The Essential Thing. And so it went, year after year--multitudinous pinpricks impinging like driven sleet, culminating in Somerset Maugham's merciless caricature of Walpole as Alroy Rear in Cakes and Ale. Being popular and fashionable didn't help; on the contrary, Hughie yearned to be as "difficult" as his friend Virginia Woolf. "How nice if they said: 'This new novel of Hugh Walpole's may be very beautiful, but we can't be sure because we don't understand a word of it.' I'd truly love that."

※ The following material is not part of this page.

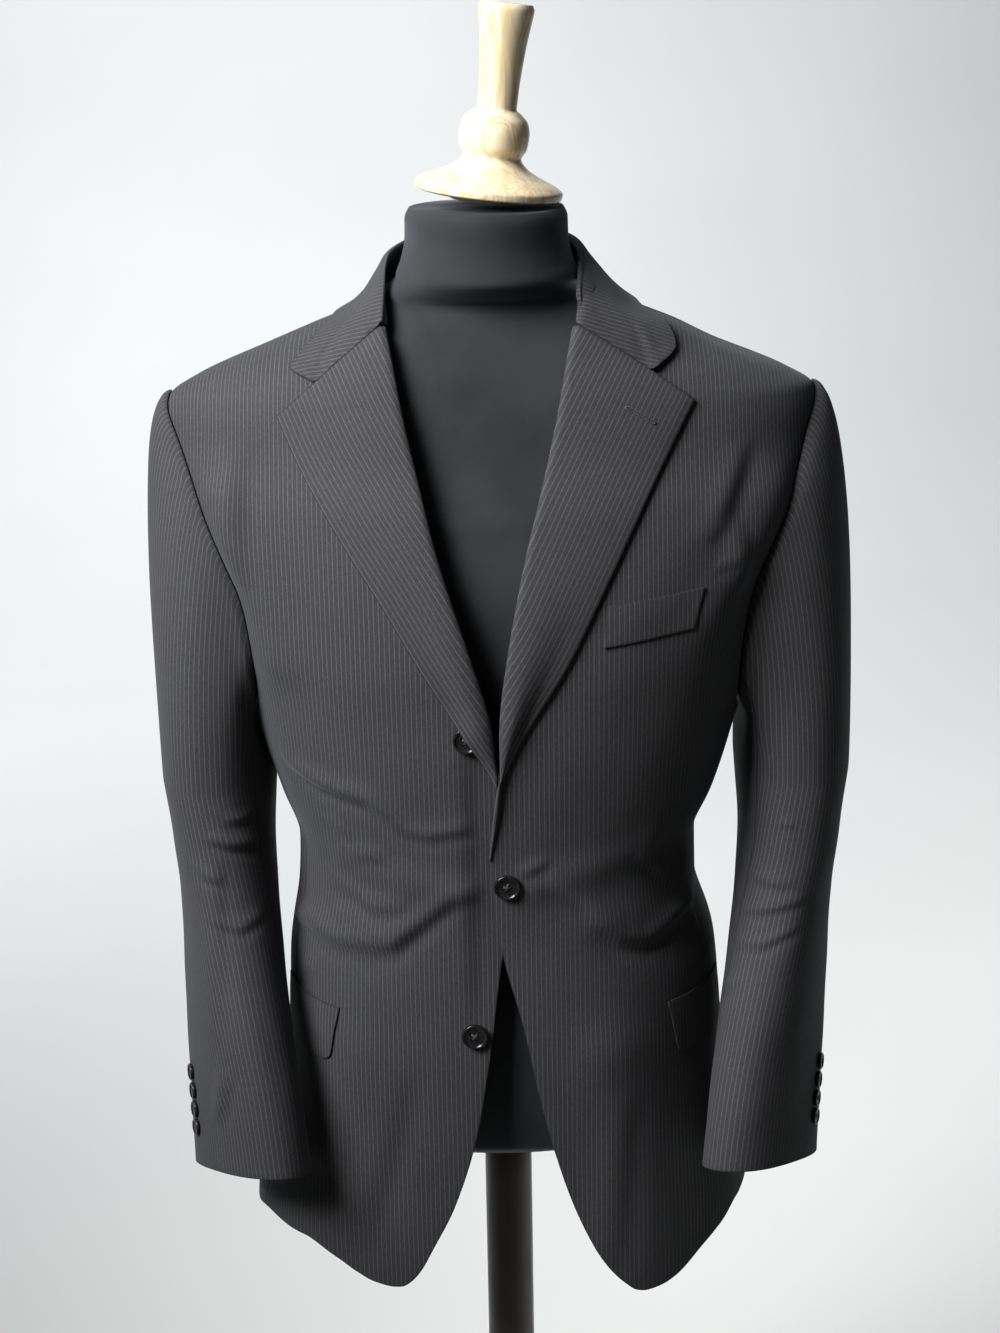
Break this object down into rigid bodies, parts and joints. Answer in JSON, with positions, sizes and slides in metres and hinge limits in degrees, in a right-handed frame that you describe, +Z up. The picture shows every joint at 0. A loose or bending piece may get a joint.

He poured out his money on objets d'art, lavishly furnished (and loved) his homes in London and the Lake district. He had a box of carnations (his favorite flower) delivered every week, took to churchgoing every Sunday. But, as with his novels, he kept finding that "the essential thing has escaped me" and that the world seemed to be dead-set on plunging him into confusion. Why, he asked, did he suddenly find himself "guest of the Estonian government at their National Festival?" Why, when invited to Hollywood to write either Kim or Oliver Twist, did the moguls put him to work on The Prince and the Pauper"? And why, after a week's toil, did they switch him to Kim? Next morning, when they offered him Burn, Witch, Burn, he declined angrily. So they suggested "a film about Oxford." He finally did Little Lord Fauntleroy.
When he died in 1941, at the age of 57, the London Times printed a cadaverous obituary, describing him as a "sentimental egoist" who was "not popular among his fellow writers." Even his fiercest critics joined the resulting chorus of protests. These protests--which spoke of Hughie's affection and unselfishness, his readiness to aid young writers, his generous appreciation of writing superior to his own--might, Hart-Davies suggests, have gladdened Hughie's heart, had he heard them in his lifetime. But this is a doubtful matter. For once, on being told that a certain editor was helping, not harming him, Hughie turned white as a sheet. "Don't tell me that," he entreated. "You mustn't, you mustn't. Don't take away my enemy."